To the extent there is a story, it is this: Vyndktvx, being a 5-dimensional being, attacks Superman not just in space but in time; Superman wins when he realizes that from Vyndktvx's perspective, there is only one attack he will ever make against Superman, and by beating him once, Superman beats him many times, and every time. So of the many fronts on which Superman and his allies are fighting Vyndktvx, which of them is crucial? One, all, or none, but Superman's victory is preordained, and as he starts doing stuff to one-up Vyndktvx, it all works at once, ending in a definitive defeat of Vyndktvx, and saving every life that was jeopardized along the way, including those which earlier seemed to have been lost. Does the Legion of Super Heroes' plan succeed? Yes. Did Mrs. Nyxly really die? No, and we see her live happily ever after with Mxyzptlk. Did the little boy and other colonists on Mars die? No, because the one wish Mrs. Nyxly had left was used on something red (Mars) to set them all right again. And of course, Superman and Krypto survived, and there the story ended, like a final panel from the Sixties, with the man and his dog in a definitive happy ending.

And in many ways, it was from the Sixties, and the happy ending was definitive. As with Morrison's Final Crisis, Superman Beyond, and All Star Superman, the story has too many references to serial storytelling structure for us to miss the larger message. The story of Superman isn't a lot of stories. It's basically one story, where the strong and just man defeats evil. From 1938 until the Sixties or so, Superman most stories happened in circular time, time out of time, where everything was always put right back where it started at the end of the story. As a Superman mythology grew, Superman began to live in linear time, with some stories changing his world in significant new ways, with new Kryptonians and other major changes coming along, gradually writing a larger narrative with a beginning and middle... and at last, in 1986, an end. Which led to a new beginning, and recently, another end. Because Superman is still in circular time, and if the circles take 25 years to come around where they started, that's still a circle. Superman Beyond reminded us that Superman's epitaph is "To Be Continued." Action #18 observes that all of Superman's victories are just one victory, and if he has to do the impossible to accomplish them, then the impossible is what has to happen.

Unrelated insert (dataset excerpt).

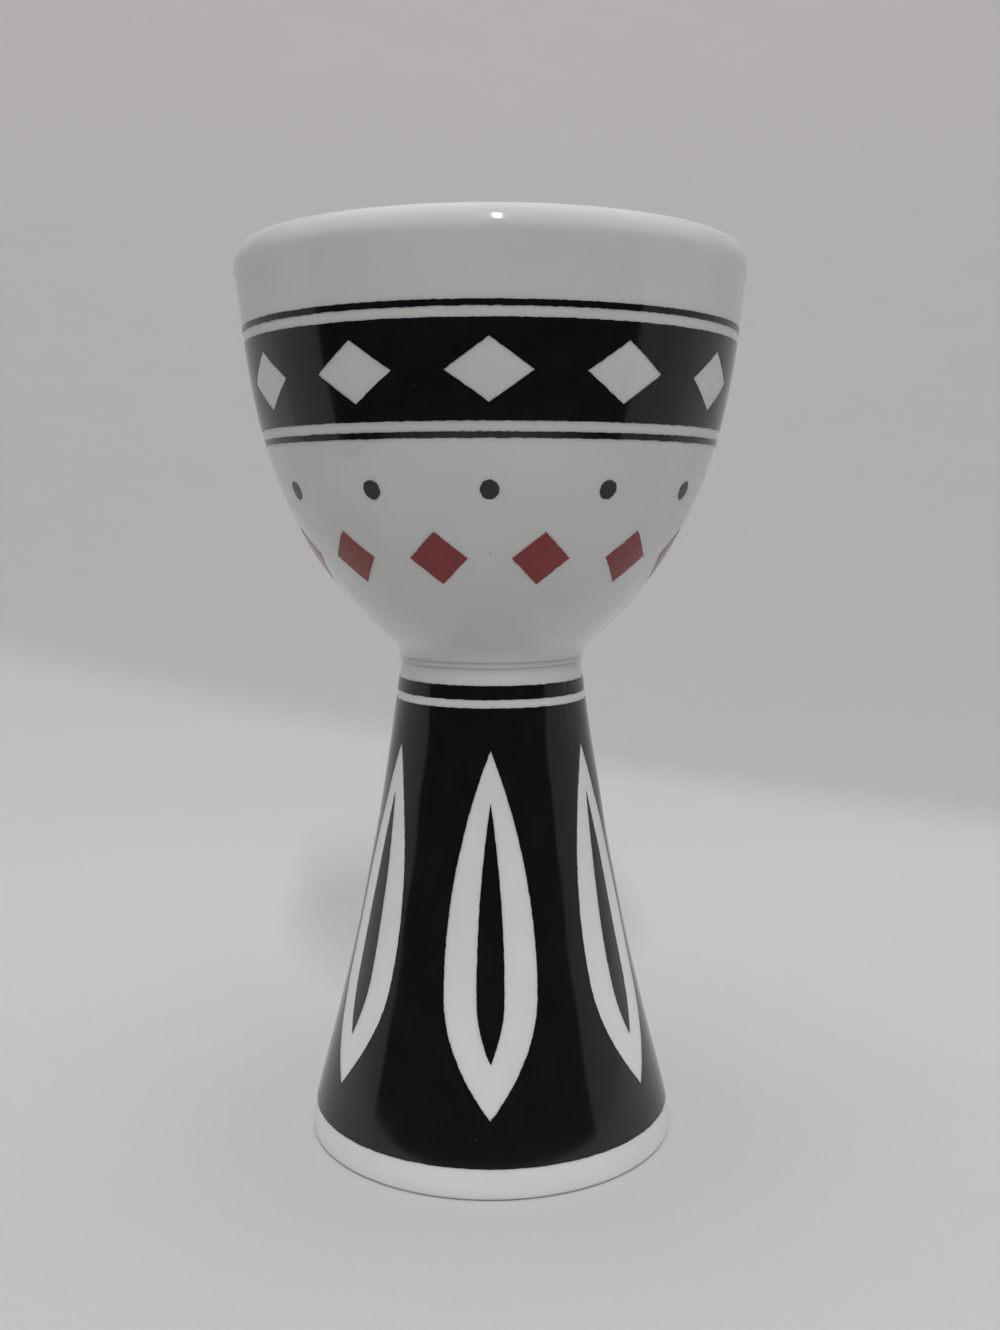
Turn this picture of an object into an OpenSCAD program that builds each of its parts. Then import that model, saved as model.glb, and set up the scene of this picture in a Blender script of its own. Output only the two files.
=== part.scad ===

The last point repeats a meta observation made in 1987's "The Greatest Hero of Them All", in which that story's Superboy performs a feat that's seemingly impossible, and notes in his death scene that maybe he always could do anything he needed to. Perhaps the most meaningful reference to earlier stories is that the villain here was styled after Doomsday, the villain who killed Superman in 1992, but this time, despite the title of Action #16's story, "The Second Death of Superman", cannot finish the hero off. In an alternate timeline seen in Joe Kelly's 2005 story "This Is Your Life", Superman simply refuses to die in the Doomsday battle, and reflects that for Superman to die points his universe in the wrong direction. Morrison's epic emphatically agrees, and this Superman never dies. Perhaps the choice of Doomsday here is to inoculate the post-Flashpoint Superman from ever having that death story re-told by future writers. As with Morrison's desire to liberate Superman from a commercial, faceless shell (as Vyndktvx says here, with "$" in place of "S"), his power to control the future is limited, but he does make a heroic bid to do right by the Man of Steel with these creative moves in a run that will inevitably be remembered.

In Morrison's Batman run, it was asserted that all of Batman's past eras, as diverse as they were, existed as part of one timeline, and he created a belabored explanation within the story for the many sharp changes in tone between those different eras. In Action, he has an easier time of accomplishing much the same result because Superman's science fiction underpinning makes alternate timelines a straightforward consequence of fifth-dimensional villainy. Morrison has included characters and scenes from 1938, the Silver Age, the Bronze Age, the Byrne era, and a plunge from the sky oddly reminiscent of 2006's Superman Returns. Mrs. Nyxly, speaking with a Red-and-Blue Superman from the Nineties (which was itself an echo of an earlier era's "imaginary story") tells this timeline's Superman that he'll never know what he was giving up. Being fifth-dimensional, she knew as we do that the adult Kents have been virtually killed by this reboot. This and other nods to other Superman continuities make it appropriate that fifth-dimensional character were in the forefront in this run, because, as Morrison's Bat-Mite told us, "Imagination is the fifth dimension." Morrison has essentially written a 32-story Superman epic that began in the All Star Superman continuity, continued in the post-Byrne/post-Infinite Crisis continuity, and ended in this post-Flashpoint continuity, but folds all of them together in a way that we, and fifth dimensional characters can see as one. And now we shall see where the next generation of writers take the rebuilt Man of Steel.